Dünya sevgiyle dönüyordu.
Dünya sevgiyle dönüyordu da, ne olmuştu böyle birden? Dönemez olmuş, durmuştu sanki bir anda. Ve durduğu an gecede kalmıştı zaman da. Gecenin karanlığı aydınlığa dönemez olmuştu dünyanın bir yanında.
Geceydi artık zaman, hep gece…
Işığa âşık çocuklar çığlık çığlığa ağlaşıyordu. Anneler çaresiz gözlerle bakıyor, umutsuz sözlerle teselliye çalışıyordu.
Çiftçi tarlasını ekemiyor, terzi dikişini dikemiyor, nineler ipini eğiremiyordu…
Bahçıvan güllerini deremiyor, derip de sultâna veremiyordu…
..Ve gönüller, sevemiyordu!
Sevgiyle dönüyordu dünya. Dünya dönemez, insan sevemez olmuştu…
..Ve günler ışıyamaz…
Ne öfkeyle, ne hırsla, ne kinle… değil! Yalnızca “sevgiyle” dönüyordu, sevgiden sevgiye doğru. Yahut bir bumerang gibi aynı sevgiden başlayıp, yine aynı sevgiye doğru gidiyordu.
Sevginin "ılığıyla"… Sevginin "pembesiyle"… Sevginin nefesiyle…
Sevginin; “ılık pembe" nefesiyle…
Ne istenmişti dünyadan, niye kastedilmişti ki sevgiye?
Ne istenmişti de; koskoca dünyanın bir yanı karanlığa, diğer yanı ise kavurucu güneşe garkedilmişti? Ve canına kastedilmişti cânların…
Ne olmuştu acep?
Çok sürmedi, kısa zamanda ellerinde meş’alelerle araştırmaya çıktı yetkili merciler, uçan halılarıyla devreye girdi sevgi mütehassısları. Uzun tetkikler neticesinde anlaşıldı ki, Kötülükler Gezegeni’nin cadılarından biri uçan süpürgesiyle gezmelere çıkmış meğer! Geze geze dünyamızın yanına kadar uzanmış. Dünyamızın yanından hızla geçerken, “ffiyyyuvvv!” diye viraj alınca, onun estirdiği kötü rûzigârla yerden fırlayan bir çakıl taşı gelip takılmış dünyamızın mahrekine! O da dönmelerden kesilmiş; bir yanını gecenin zifiri karanlığına, diğer yanını güneşin kavurucu sıcağına mahkûm etmiş.

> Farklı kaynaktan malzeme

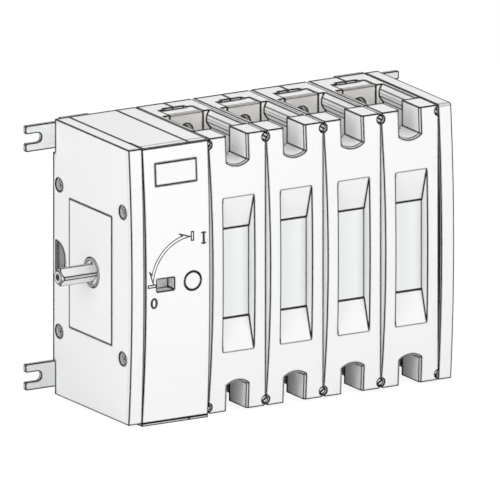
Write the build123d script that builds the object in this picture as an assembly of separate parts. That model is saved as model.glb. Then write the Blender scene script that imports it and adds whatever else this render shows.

Neyse ki “Sevgi Ordusu” yetişti imdâda. Böyle durumlar için özel olarak yetiştirilmiş olan Pembe Bereliler’den bir yiğit tek bir hamleyle hafifçe ittirdi dünyayı. Mahrekinden çıkardığı çakıl taşını parmakları arasına alıp öfkeyle baktı! Küçük bir mancınığa benzeyen pembiş sapanını cebinden çıkarttı. Taşı güzelce yerleştirip, Kötülükler Gezegeni’nden gözüne kestirdiği bir noktayı nişan aldı. Gökkuşağının artan parçalarından yapılmış olan lastiğini çekti, çekti… İyice gerildiğine kanaat getirince; “Şşrrakk!” diye bıraktı! Taş hızla gitti ve dünyanın durmasına sebep olan cadının gözüne “Blomm!” diye girdi.
Gözü göremez olduğu için bir daha gezmelere çıkamaz oldu cadı. Böylece dünyamız da onun tasallutundan kurtulmuş olduuu…
🙂
Hicran Seçkin
BAK AKLIMA NE GETİRDİN HİCRANIIM!.. :))))
SEVGİLERİMLE…
* * *
SAPAN TAŞI
Ah diyorum
Ah!
Neden götürmüşler seni
Dünyanın bir ucuna?
Çekip çekip uzatmışlar
Aradaki yolları
Çekip çekip uzatmışlar.
Sonra
Bir iyice düğüm atıp ucuna
Tutturuvermişler ayrılığın avucuna.
Ah diyorum
Ah!
Mademki gerilmiş
Sapan kayışı gibi yollar
Bari
Seni koysalar o sapanın ucuna
Kuşa çeker gibi
Çekip çekip
Seni bana atsalar.
Ah diyorum
Seni bana atsalar.
Atsalar da
Bir avuç tüy gibi
Düşüversem avucuna.
Ah diyorum
Düşüversem avucuna…
SULTAN YÜRÜK
Çok tatlııı… 🙂
Yüreğiniz dert görmesin, ellerinize sağlık canım ablacığım.